若い頃から付き合いのある友人たちと話していて最近気づいたことがある。
それは、若い頃の自身のダメっぷりを忘れているのではないかという発言が友人たちからよく聞かれるということだ。
「最近の若いやつらは本音が見えにくい」これについては昨今の若者を取り巻く環境が影響しているかもしれず、中年層がそのような感想を持つのも仕方ないかもしれない。
しかし、「仕事に責任感とかないのかよ」「いい子ちゃんで来た若いやつは新しい環境に飛び込む度胸がなくてダメだ」「(難関の資格試験の)勉強は生半可ではすまないことがわかってない。ダラダラするな」こういった若い人に向けた説教くさい言葉を、愚痴として私に打ち明けることもあれば、相手に直接言うこともあるようだ。
私はと言うと、「仕事に責任感とかよく言うよ、どうせ長く勤めないから仕事は手抜きでやるって若い頃おまえ言ってたじゃん」「うまく大学の同級生集団に入り込めないって言って、引きこもり気味でうじうじ悩んでたじゃん」「おれたち勉強から逃げてゲーセン入り浸ってたじゃん」そんな言葉が口から出そうになるのだ。
「若い頃自信も持てなかったし、自分をきちんとコントロールして充実した日々なんて送れてなかったじゃん、忘れたの?」そう言いたくなったりする。
しかしそんな事情も知らない説教された若者はと言えば、その圧を大真面目に食らうことになるだろう。経験や実績が積み重なって説教おじさんの今があるわけだが、積み重なってきたものはそれだけではない。自信のなさや、不安、劣等感と優越感、そんなものに振り回された未熟さもまたそのレイヤーを構成している事実を若者は知らない。若者からは「ちゃんとした」大人とだけ見えるかもしれない。
私の観察では説教くさいやつこそ、過去の自分を忘れてるように見える。
思うに、自分の若い頃と似た若者へのいらだちはある種の防衛反応ではないか。自分がとらわれていたもの、つまずいていたもの、自分をコントロールできない弱さ、こういったものを思い出させられるのが耐えられずに怒りやいらだちに変換されているのではないかと思うのだ。
だいたい今だって、しょうもないこと盛りだくさんだろう。できることはたしかに増えただろうが、できないことはあの頃のまま放置されていたりもする。

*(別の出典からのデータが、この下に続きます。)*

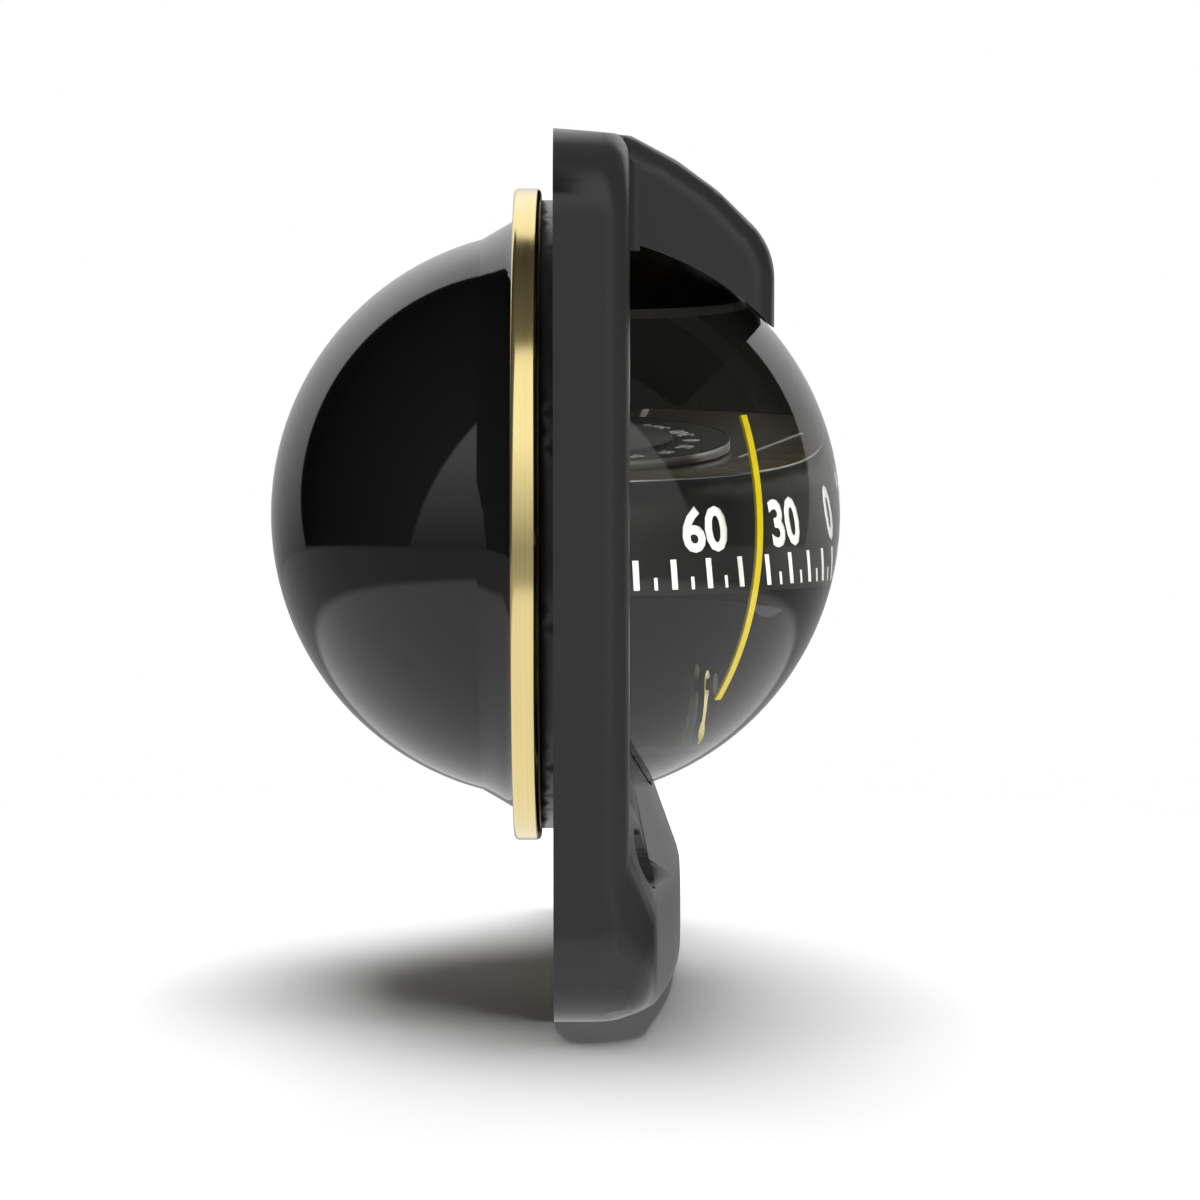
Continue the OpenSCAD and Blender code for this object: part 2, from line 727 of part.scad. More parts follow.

要は苦手なことはやらないでもすむようになったにすぎない。
おれたちはもともと大したことなかったし、今も大したことはないのだ。
デキあがったように見える「完成品のつもりのおじさん」という存在も分解してみればそんなもんなのだ。
「メイクばっちりきまった女の子ってちょっと苦手」「ナチュラル目の方がいいなあ」そんなふうに思っている男性、特に若い男性は少なくないかもしれない。
なんだか自分は敵わないような、拒絶されたようなそんな心境になるようだ。
成熟しているかに見えるおじさんを、それまでの強みや弱みに分解することで、怖れをもつ必要がないと論じたように、それこそ彼女らのメイク動画とか前髪の作り方動画でも観てみたらどうだろう。顔色悪い女の人がカメラの前で、髪を留めたりしながらメイク道具を一つ一つ視聴者に示して「これ、すごい私の中でお気に入りで、ダマにもなりにくくてしかもこういう印象をつけることができるんです」なんて説明してくれている。
見ている側というのは、「完成品」を全体の印象のもとに漠然と見ているだけだったりするが、一つ一つに分解してみると、顔色の悪いすっぴん、市販されているメイク道具、その使い方のコツ、これらが組み合わさっているにすぎないとも言える。つまりキメてるメイクの裏側には等身大の女の子がいるだけなのだ。
理解は怖れを遠のけるだけでなく、敬意をも生む。
普段メイクをしない男の人は、1個の完成品に向けて一つ一つの要素をここまで努力して磨いているのだということを知るだろう。
なかなかうざいかもしれないが、説教おじさんも実際は弱点をやっとのことでついこないだ克服したばかりの、「完成品まがい」だ。
分解してその心理構造までわかると、怖れが消えるのみならず、受け入れることができるようになってくる気はしないだろうか。
他者理解は、怖れを超克するのみならず、相手のありのままに出会うことなのかもしれない。